Using those tools, we have re-considered the dispersion relation global analysis of Ref. [7]. We have proposed a new statistical method aiming at giving a sounder account of correlated fits in the presence of outliers. Our re-analysis of the LO D-term gives however very similar results to the previous publication. We extend the analysis to NLO. We find that the NLO results are generally fairly similar to the LO. The major modification comes when an explicit gluon D-term is allowed to be freely fitted on the data. Then we find at NLO a very large correlation between the fitted quarks and gluons that does not exist at LO. We provide an explanation for this fact, linked to the similarity of scale dependence of the evolution operators.

Using the simple formalism of shadow D-terms, we finally establish generic estimates of the reduction of uncertainty that one could expect from the range of scales probed at an EIC. We find that extending the region of measurements with a similar statistical accuracy as current best measurements to 20 \(\hbox {GeV}^2\) could bring a reduction of uncertainty in the deconvolution problem by a factor 2 to 5 depending on the quantity of interest.

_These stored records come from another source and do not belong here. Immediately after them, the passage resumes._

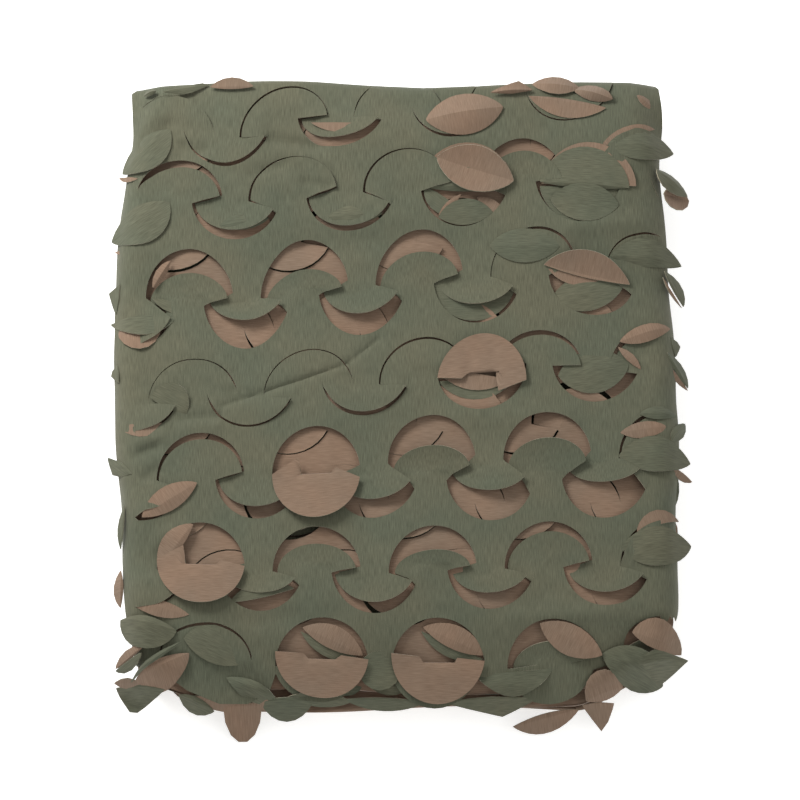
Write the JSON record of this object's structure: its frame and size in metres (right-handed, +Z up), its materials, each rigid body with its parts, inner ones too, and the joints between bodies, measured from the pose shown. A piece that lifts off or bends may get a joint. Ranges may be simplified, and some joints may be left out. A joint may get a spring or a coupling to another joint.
{
  "type": "folded camouflage net",
  "caption": "Two-sided camouflage net of die-cut cloth, folded back and forth into a flat packet, its rounded leaves opened, turned over and sticking out at the edges",
  "frame": {"origin": "centre of the packet's box on the surface that it lies on", "axes": "+Z up, +Y from the ragged near edge to the smoothly folded far edge, +X to the right seen from the near edge"},
  "size_m": [0.3466, 0.3838, 0.047],
  "materials": {
    "two_sided_cloth": "matt coated polyester, olive green on the face and tan brown on the back"
  },
  "bodies": {
    "root": {"net": "two_sided_cloth"}
  },
  "joints": []
}
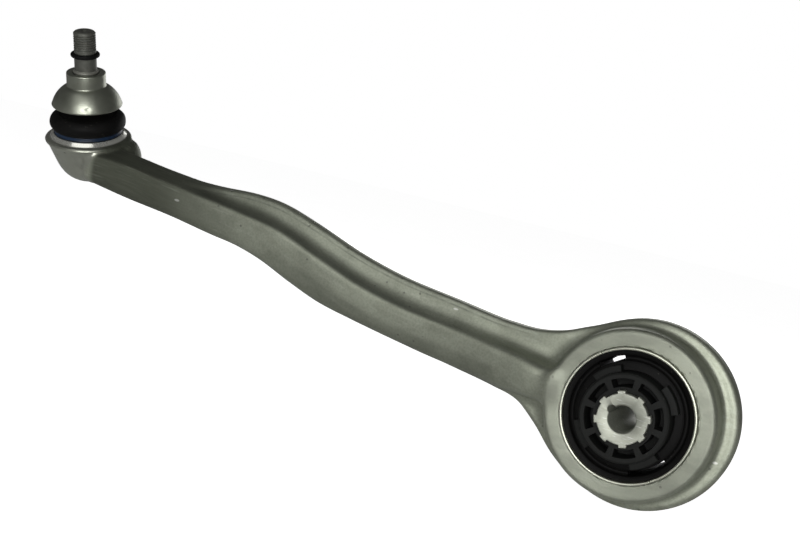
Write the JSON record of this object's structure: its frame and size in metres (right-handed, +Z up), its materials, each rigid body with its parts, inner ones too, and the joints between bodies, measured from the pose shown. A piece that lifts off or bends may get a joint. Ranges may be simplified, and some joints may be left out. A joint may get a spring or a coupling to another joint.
{
  "type": "suspension control arm",
  "caption": "Forged aluminium control arm with a pressed-in rubber bush at one end and a booted ball joint with a threaded stud at the other.",
  "frame": {"origin": "centre of the bush, on the bolt axis at mid width", "axes": "+Y along the bush bolt axis, away from the side that the stud leans to; +Z up; the arm runs towards -X"},
  "size_m": [0.4736, 0.08, 0.19],
  "materials": {
    "forged_aluminium": "satin, blasted forging skin",
    "bearing_plastic": "moulded",
    "bright_steel": "bright, rolled",
    "stud_steel": "dark phosphated",
    "black_rubber": "satin moulded",
    "blue_ring": "satin",
    "spring_steel": "drawn wire",
    "bell_aluminium": "fine turned, satin",
    "sleeve_aluminium": "drawn tube",
    "core_aluminium": "matte extruded and sawn",
    "stop_plastic": "moulded glass-filled plastic"
  },
  "bodies": {
    "arm": {"arm_forging": "forged_aluminium", "bearing_shell": "bearing_plastic", "closing_ring": "bright_steel", "boot_clamp_ring": "blue_ring", "bush_sleeve": "sleeve_aluminium", "bush_rubber": "black_rubber"},
    "boot": {"dust_boot": "black_rubber"},
    "boot_neck": {"boot_neck_ring": "spring_steel"},
    "stud": {"ball_stud": "stud_steel", "bell_collar": "bell_aluminium", "stud_o_ring": "black_rubber"},
    "core": {"bush_core": "core_aluminium", "front_stop": "stop_plastic", "rear_stop": "stop_plastic"}
  },
  "joints": [
    {"name": "stud_swing", "type": "hinge", "parent": "arm", "child": "boot", "pos_m": [-0.39, 0.0115, 0.0653], "axis": [1, 0, 0], "range_deg": [-18, 18], "deforming": ["dust_boot"]},
    {"name": "stud_rock", "type": "hinge", "parent": "boot", "child": "boot_neck", "pos_m": [-0.39, 0.0115, 0.0653], "axis": [0, 0.9178, 0.3971], "range_deg": [-18, 18]},
    {"name": "stud_spin", "type": "hinge", "parent": "boot_neck", "child": "stud", "pos_m": [-0.39, 0.0115, 0.0653], "axis": [0, -0.3971, 0.9178], "continuous": true},
    {"name": "bush_twist", "type": "hinge", "parent": "arm", "child": "core", "pos_m": [0, 0, 0], "axis": [0, 1, 0], "range_deg": [-15, 15], "stiffness_Nm_per_rad": 60, "deforming": ["bush_rubber"]}
  ]
}
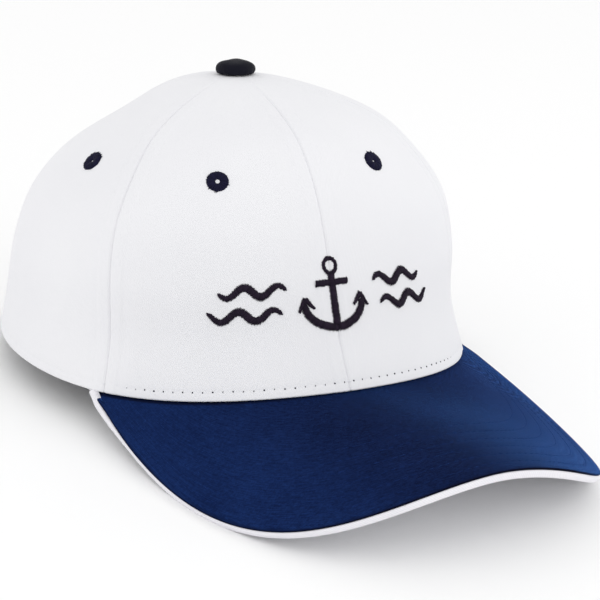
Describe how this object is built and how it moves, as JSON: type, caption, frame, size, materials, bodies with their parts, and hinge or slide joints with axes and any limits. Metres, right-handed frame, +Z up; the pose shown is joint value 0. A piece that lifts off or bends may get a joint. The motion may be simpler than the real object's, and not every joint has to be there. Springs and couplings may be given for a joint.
{
  "type": "skipper cap",
  "caption": "Skipper cap with a white panelled cloth crown, covered top button, sewn eyelets, inner sweatband and a curved navy peak with white edging.",
  "frame": {"origin": "on the floor, at the middle of the standing cap's length and width", "axes": "+Z up, the peak points to -Y, the wearer's right is -X"},
  "size_m": [0.1874, 0.2812, 0.1247],
  "materials": {
    "white_cotton": "matt cotton twill",
    "white_edging": "matt folded cotton edging",
    "navy_cotton": "matt brushed cotton twill",
    "navy_thread": "satin stitched thread",
    "navy_cover": "matt cotton over a metal shell"
  },
  "bodies": {
    "root": {"panel_front_right": "white_cotton", "panel_front_left": "white_cotton", "panel_side_right": "white_cotton", "panel_side_left": "white_cotton", "panel_back_right": "white_cotton", "panel_back_left": "white_cotton", "top_button": "navy_cover", "eyelet_front_right": "navy_thread", "eyelet_front_left": "navy_thread", "eyelet_side_right": "navy_thread", "eyelet_side_left": "navy_thread", "eyelet_back_right": "navy_thread", "eyelet_back_left": "navy_thread", "sweatband": "white_cotton", "peak_top": "navy_cotton", "peak_under": "white_cotton", "peak_edging": "white_edging"}
  },
  "joints": []
}
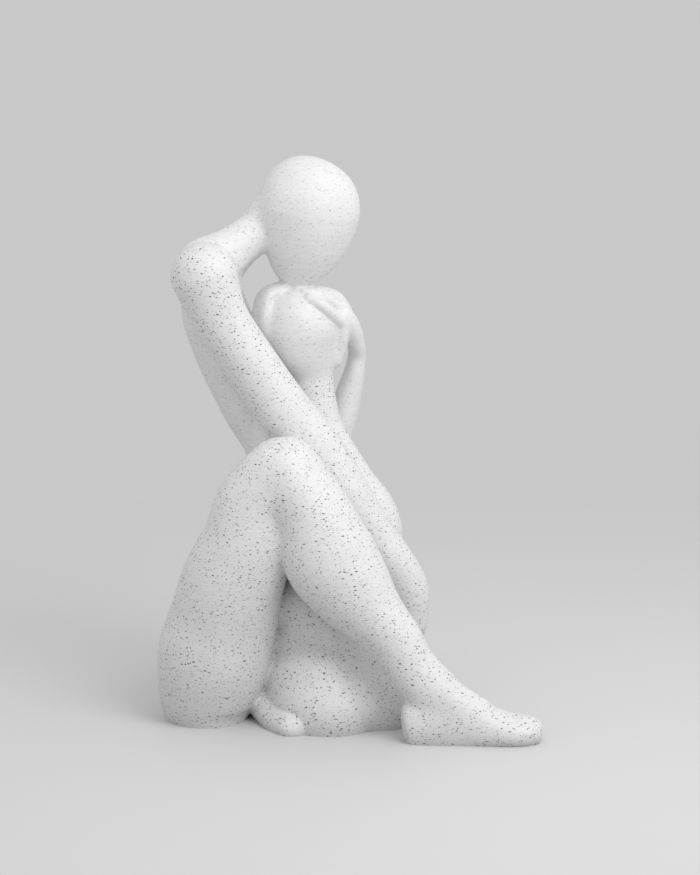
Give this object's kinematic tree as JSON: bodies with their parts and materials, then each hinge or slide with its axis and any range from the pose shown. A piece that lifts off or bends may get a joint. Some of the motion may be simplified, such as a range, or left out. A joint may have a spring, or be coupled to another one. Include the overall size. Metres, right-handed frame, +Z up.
{
  "type": "person and dog sculpture",
  "caption": "Matte white speckled figurine: a faceless seated person, one knee raised, holds a sitting dog between the legs, chin resting on its head.",
  "frame": {"origin": "middle of the footprint's box, on the ground plane", "axes": "+Z up, +X where the person faces and the near foot points, -Y towards the viewer of the picture"},
  "size_m": [0.103, 0.0902, 0.1498],
  "materials": {
    "speckled_white": "matte white print with fine black and grey flecks and faint horizontal layer lines"
  },
  "bodies": {
    "root": {"person_head": "speckled_white", "person_torso": "speckled_white", "right_arm": "speckled_white", "left_arm": "speckled_white", "right_leg": "speckled_white", "left_leg": "speckled_white", "dog_body": "speckled_white", "dog_head": "speckled_white", "dog_left_ear": "speckled_white", "dog_right_ear": "speckled_white", "dog_left_hind_leg": "speckled_white", "dog_right_hind_leg": "speckled_white", "dog_left_foreleg": "speckled_white", "dog_right_foreleg": "speckled_white", "dog_tail": "speckled_white"}
  },
  "joints": []
}
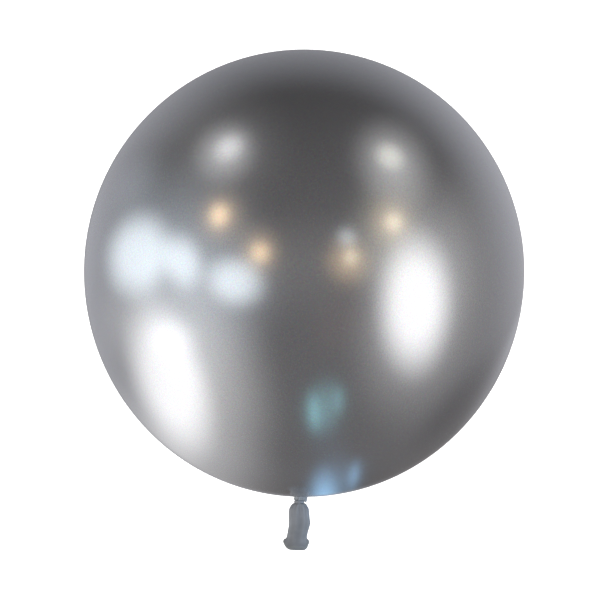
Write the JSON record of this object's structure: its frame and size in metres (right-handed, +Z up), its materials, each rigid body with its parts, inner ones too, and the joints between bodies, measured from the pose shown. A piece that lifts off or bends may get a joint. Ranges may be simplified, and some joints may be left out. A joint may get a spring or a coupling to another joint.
{
  "type": "party balloon",
  "caption": "Large round satin-chrome latex party balloon, tied at its neck, with a slack gathered tail and a rolled lip round its open mouth.",
  "frame": {"origin": "middle of the tie round the gathered neck, on the axis of the balloon", "axes": "+Z up the balloon's axis through its crown, +X to the right of the front view, -Y towards the viewer"},
  "size_m": [0.61, 0.61, 0.6956],
  "materials": {
    "chrome_latex": "satin",
    "band_rubber": "satin",
    "slack_latex": "satin",
    "lip_latex": "satin"
  },
  "bodies": {
    "balloon": {"envelope": "chrome_latex", "neck_tie": "band_rubber"},
    "tail": {"tail_sleeve": "slack_latex", "rolled_lip": "lip_latex"}
  },
  "joints": [
    {"name": "tail_swing", "type": "hinge", "parent": "balloon", "child": "tail", "pos_m": [0, 0, -0.01], "axis": [1, 0, 0], "range_deg": [-80, 80], "stiffness_Nm_per_rad": 0.002}
  ]
}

One should however keep in mind that the EIC will additionally reduce the statistical uncertainty on the subtraction constant, by measuring CFFs at values of Bjorken-x where they are poorly constrained so far. Therefore, the potential EIC impact on our experimental knowledge of \(d_1\) could be larger and remains to be fully estimated. In the mean-time, we expect the knowledge of the pressure and shear forces within the nucleon to be mostly driven by lattice-QCD calculations.